Se dice que el compositor Frédéric Chopin pidió que le abrieran el cuerpo para asegurarse de que estaba realmente muerto, mientras que George Washington hizo que lo velaran durante dos días completos antes del entierro.
La preocupación no era del todo infundada. La muerte es un proceso gradual, y un pulso débil, una respiración superficial o enfermedades que imitan la muerte podían engañar fácilmente al observador inexperto. Los primeros métodos para confirmar la vida incluían colocar una pluma cerca de la boca o usar un espejo para detectar la respiración.
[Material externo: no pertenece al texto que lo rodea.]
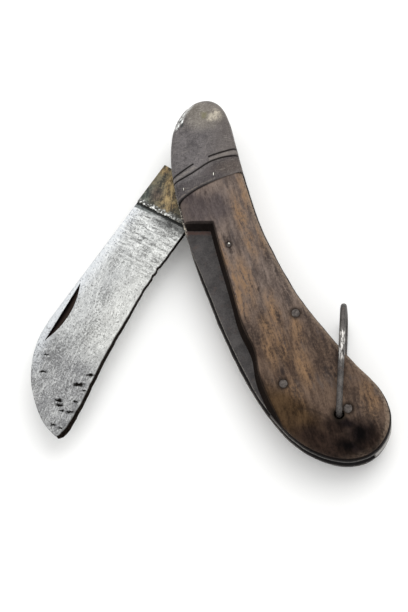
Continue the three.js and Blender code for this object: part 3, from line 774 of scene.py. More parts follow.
def wood_finish():
    """Old wood: brown and grey-brown, orange streaks along the grain, black stains, rims worn light on the
    back and partly a painted highlight there, and the cut's wall painted near black for dirt and painted
    shade.
    """
    material, place, shader = finish("scale_wood")
    shader.inputs["Specular IOR Level"].default_value = 0.02
    swayed = place.swayed(3.0, 1.3)
    grained = place.swayed(9.0, 1.6).turned((0.0, 0.0, 0.0), GRAIN_ANGLE, (6.0, 1.0, 1.6))
    streak = grained.grain(1.2, 6.0, 0.65)
    fibre = place.drawn(GRAIN_ANGLE, 14.0).grain(0.2, 4.0, 0.6)
    pore = place.drawn(GRAIN_ANGLE, 7.0).grain(0.3, 2.0, 0.5).within(0.6, 0.7)
    cloud = place.drawn(GRAIN_ANGLE, 2.0).grain(4.0, 6.0, 0.62)
    mottle = place.grain(0.8, 5.0, 0.75)
    tone = (cloud * 0.35 + streak * 0.4 + mottle * 0.25).within(0.39, 0.6)
    upper = swayed.part(1).within(-12.0, 16.0)
    colour = tone.tint((0.05, 0.033, 0.025), (0.138, 0.094, 0.068))
    colour = upper.tint(colour, tone.tint((0.082, 0.063, 0.055), (0.2, 0.155, 0.13)))
    lit = swayed.spots(ORANGE_STREAKS, GRAIN_ANGLE, 0.9) * (streak * 0.6 + mottle * 0.4).within(0.38, 0.58)
    colour = (lit * 0.85).tint(colour, (0.25, 0.15, 0.08))
    grey = place.drawn(GRAIN_ANGLE, 3.0).grain(2.4, 5.0, 0.65).within(0.54, 0.66)
    colour = (grey * 0.35).tint(colour, (0.08, 0.071, 0.07))
    purple = swayed.spots(PURPLE_AREAS, GRAIN_ANGLE, 0.7)
    colour = (purple * 0.85).tint(colour, tone.tint((0.054, 0.044, 0.045), (0.088, 0.073, 0.073)))
    dark = swayed.spots(DARK_STAINS, GRAIN_ANGLE, 0.9) * (mottle * 0.5 + streak * 0.5).within(0.66, 0.4)
    black = swayed.spots(BUTT_BLACKS, -14.0, 0.9)
    low_shade = swayed.spots(LOW_SHADE, -14.0, 0.6)
    knots = place.swayed(0.8, 0.35).spots(KNOTS, GRAIN_ANGLE, 0.7)
    colour = (fibre.within(0.5, 0.7) * 0.4 | pore * 0.3).tint(colour, (0.03, 0.021, 0.016))
    colour = (dark * 0.72 | knots * 0.85).tint(colour, (0.026, 0.02, 0.018))
    olive = swayed.spot(*OLIVE_SIDE, -38.0, 0.5)
    colour = (olive * 0.92).tint(colour, tone.tint((0.02, 0.0115, 0.0055), (0.072, 0.042, 0.02)))
    colour = (low_shade * 0.96).tint(colour, tone.tint((0.008, 0.005, 0.004), (0.028, 0.017, 0.013)))
    soot = cloud.within(0.4, 0.6).tint((0.002, 0.0015, 0.0015), (0.012, 0.008, 0.008))
    colour = (black * 1.05).tint(colour, soot)
    crack = place.mark("crack").within(0.5, 0.0) * mottle.within(0.3, 0.55)
    colour = (crack * 0.6).tint(colour, (0.02, 0.014, 0.011))
    sunk = [*WOOD_PINS.values(), (BAIL_HOLE, BAIL_HOLE_RADIUS)]
    dirty = [(*at, DIRT_RING * radius, DIRT_RING * radius) for at, radius in sunk]
    rings = place.swayed(0.7, 0.2).spots(dirty, 0.0, 0.4)
    colour = (rings * 0.9).tint(colour, (0.012, 0.009, 0.007))
    # The rim on the back side is lightened, partly worn by hands and partly a painted highlight on the lit
    # rounded edge.
    rim_wear_and_highlight = place.mark("rim").within(1.7, 0.3) * mottle.within(0.34, 0.62)
    back_side = place.drawn(-60.0).part(1).within(-2.0, 8.0)
    colour = (rim_wear_and_highlight * back_side * (1.0 - low_shade) * 0.7).tint(colour, (0.25, 0.19, 0.14))
    fading = place.part(0).within(-4.0, -20.0)
    # Painted shade and dirt: the cut's wall and the face by the cut are darkened near black, the wall
    # facing away from the light; the joint is darkened by dirt.
    grime_and_shade = place.mark("wall") | place.mark("cut").within(0.4, 0.1) * 0.7
    grime_and_shade = grime_and_shade | place.mark("joint").within(0.6, 0.15) * (0.25 + fading * 0.75)
    colour = (grime_and_shade * 0.94).tint(colour, (0.006, 0.0045, 0.004))
    roughness = 0.5 + streak * 0.2 + grime_and_shade * 0.25
    coat(shader, colour, roughness, 0.0, fibre * 0.35 + streak * 0.35 + mottle * 0.3 - pore * 0.35, 0.2)
    return material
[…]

Más tarde, surgieron técnicas más ingeniosas, como pintar mensajes invisibles de nitrato de plata sobre el vidrio encima de los ataúdes; Los gases de descomposición revelarían las palabras «Estoy muerto».
El miedo a un entierro prematuro también inspiró una ola de innovaciones en materia de «seguridad». La más famosa fue el ataúd de seguridad de 1897 del conde ruso Michel de Karnice-Karnicki, conocido como Le Karnice. Una bola con resorte descansaba sobre el pecho y cualquier movimiento liberaba aire y luz en el ataúd, que hacía sonar una campana e izaba una bandera en la superficie. Un tubo permitía a un ocupante consciente pedir ayuda.
Miles de ciudadanos franceses solicitaron Le Karnice en sus testamentos, y se presentó en Nueva York, aunque las falsas alarmas causadas por los movimientos corporales post mortem impidieron su uso generalizado. También se patentaron y presentaron otros ataúdes de seguridad, incluyendo uno en Nueva Jersey que incluía un receptáculo para refrigerios.
Si bien no hay evidencia de que los ataúdes de seguridad hayan salvado a alguien, revelan una fascinante mezcla de ingenio y ansiedad. Son un recordatorio de que, durante siglos, la gente buscó formas prácticas de ejercer control sobre una de las incertidumbres más inquietantes de la vida: la línea entre la vida y la muerte.